Gewalt − kaum ein Autor der Antike steht paradigmatischer für diesen Begriff als Lucan, kaum jemand stellt sie so explizit, differenziert und brutal dar wie er. Schon immer haben die Gewaltdarstellungen bei Lucan daher ein erhöhtes Interesse von Seiten der Forschung gefunden. Die Antworten auf die zumeist gestellte Frage nach dem „Warum“ fielen jedoch ebenso disparat aus, wie die Gewaltdarstellungen bei Lucan selbst, weshalb ein immer stärkerer Fokus auf das narratologische „Wie“ der Erzählung rückt.1 Diese Frage nimmt auch die Dissertation von Hans-Peter Nill auf, die einen innovativen narratologisch/theoretischen Zugang zur Gewalt bei Lucan entwickelt und mittels eines eigens erdachten Analyserasters umsetzt. Dabei beschränkt er sich nicht nur auf die statische Analyse von Strukturen, sondern spürt mittels des Begriffs des unmaking explizit den dynamischen und offenen Prozessen von Gewalt und deren Wirkungsästhetik nach. Ziel ist dabei nicht die Erstellung eines „golden key“, sondern vielmehr eine Art „Probebohrung“, insbesondere auch hinsichtlich der Anwendbarkeit kultursoziologischer Forschungen auf narratologische Analysen.

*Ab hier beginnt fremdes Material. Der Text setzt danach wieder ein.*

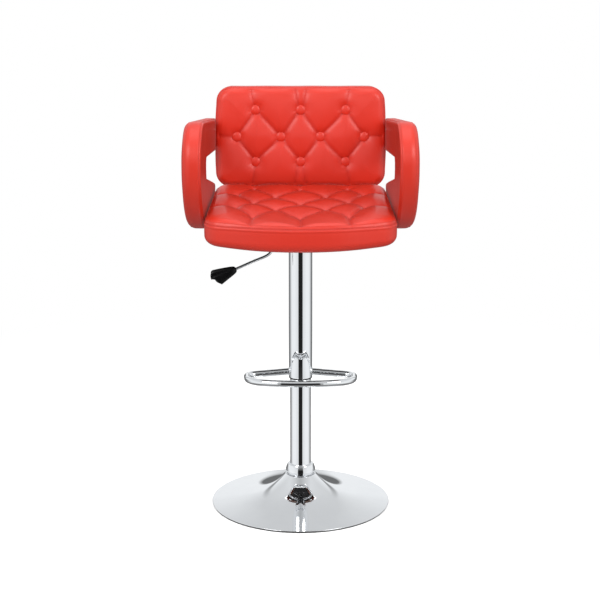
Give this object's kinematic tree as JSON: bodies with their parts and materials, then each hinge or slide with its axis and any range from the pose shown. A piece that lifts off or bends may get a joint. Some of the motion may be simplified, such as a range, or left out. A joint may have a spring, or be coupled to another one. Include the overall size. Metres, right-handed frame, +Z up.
{
  "type": "adjustable swivel bar stool",
  "caption": "Height-adjustable swivel bar stool with a tufted padded seat and back, looped padded arms, footrest, gas lift lever and a round trumpet base.",
  "frame": {"origin": "on the column's axis at floor level; the ballast plate's underside sits 3 mm above it", "axes": "+Z up along the column, -Y the front of the seat, +X to the right seen from the front"},
  "size_m": [0.5362, 0.485, 0.9607],
  "materials": {
    "chrome": "bright chrome plate",
    "red_leather": "red synthetic leather, semi-gloss, fine grain",
    "black_plastic": "moulded, semi-gloss",
    "nylon": "natural nylon",
    "rubber": "matt black",
    "steel": "turned steel",
    "zinc": "zinc-plated fasteners",
    "black_steel": "black powder coat",
    "iron": "raw casting",
    "plywood": "birch plywood",
    "cover_cloth": "black non-woven dust cover"
  },
  "bodies": {
    "base": {"base_plate": "chrome", "floor_ring": "rubber", "ballast_plate": "iron", "column_tube": "chrome", "column_collar": "chrome", "column_guide_bush": "nylon", "column_end_plate": "steel", "thrust_washer_lower": "steel", "thrust_ball_cage": "steel"},
    "rod": {"thrust_washer_upper": "steel", "rubber_buffer": "rubber", "piston_rod": "steel", "retaining_clip": "steel", "piston_head": "nylon"},
    "seat": {"arm_core_left": "plywood", "arm_core_right": "plywood", "arm_left": "red_leather", "arm_right": "red_leather", "arm_strap_left": "black_steel", "arm_strap_right": "black_steel", "backrest_board": "plywood", "backrest_button_1": "red_leather", "backrest_button_10": "red_leather", "backrest_button_2": "red_leather", "backrest_button_3": "red_leather", "backrest_button_4": "red_leather", "backrest_button_5": "red_leather", "backrest_button_6": "red_leather", "backrest_button_7": "red_leather", "backrest_button_8": "red_leather", "backrest_button_9": "red_leather", "backrest_cushion": "red_leather", "backrest_rear_panel": "red_leather", "backrest_stud_left": "zinc", "backrest_stud_right": "zinc", "footrest_ring": "chrome", "gas_cylinder": "black_steel", "lever_pivot_pin": "zinc", "mechanism_box": "black_steel", "plate_bolt_1": "zinc", "plate_bolt_2": "zinc", "plate_bolt_3": "zinc", "plate_bolt_4": "zinc", "rod_guide": "nylon", "seat_board": "plywood", "seat_cushion": "red_leather", "seat_plate": "black_steel", "seat_under_cover": "cover_cloth", "strap_arm_bolt_left": "zinc", "strap_arm_bolt_right": "zinc", "strap_seat_bolt_left": "zinc", "strap_seat_bolt_right": "zinc", "taper_socket": "steel", "upper_tube": "chrome", "upper_tube_bush": "black_plastic", "valve_body": "steel"},
    "lever": {"lever_rod": "chrome", "lever_knob": "black_plastic", "lever_tongue": "black_steel"},
    "valve": {"valve_pin": "steel"}
  },
  "joints": [
    {"name": "seat_swivel", "type": "hinge", "parent": "base", "child": "rod", "pos_m": [0, 0, 0.035], "axis": [0, 0, 1], "continuous": true},
    {"name": "seat_lift", "type": "slide", "parent": "rod", "child": "seat", "axis": [0, 0, 1], "range_m": [-0.2, 0]},
    {"name": "lever_lift", "type": "hinge", "parent": "seat", "child": "lever", "pos_m": [-0.022, 0, 0.6566], "axis": [0, 1, 0], "range_deg": [0, 8], "stiffness_Nm_per_rad": 0.8},
    {"name": "valve_press", "type": "slide", "parent": "seat", "child": "valve", "axis": [0, 0, 1], "range_m": [-0.0032, 0]}
  ],
  "couplings": [
    {"joint": "valve_press", "follows": "lever_lift", "m_per_rad": -0.022}
  ]
}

Das gut strukturierte Buch gliedert sich wie folgt: In der Einleitung erläutert Nill Voraussetzungen und Ziele sowie Vorgehensweise und Methodik in jeweils drei Unterkapiteln. Darauf folgt im Hauptteil die Analyse von fünf exempla spezifischer Gewaltdarstellungen bei Lucan, die jeweils unter einem Leitgedanken von besonderer Bedeutung für den Bereich des unmaking stehen. Am Schluss werden die Ergebnisse in einem gut strukturierten Fazit zusammengeführt.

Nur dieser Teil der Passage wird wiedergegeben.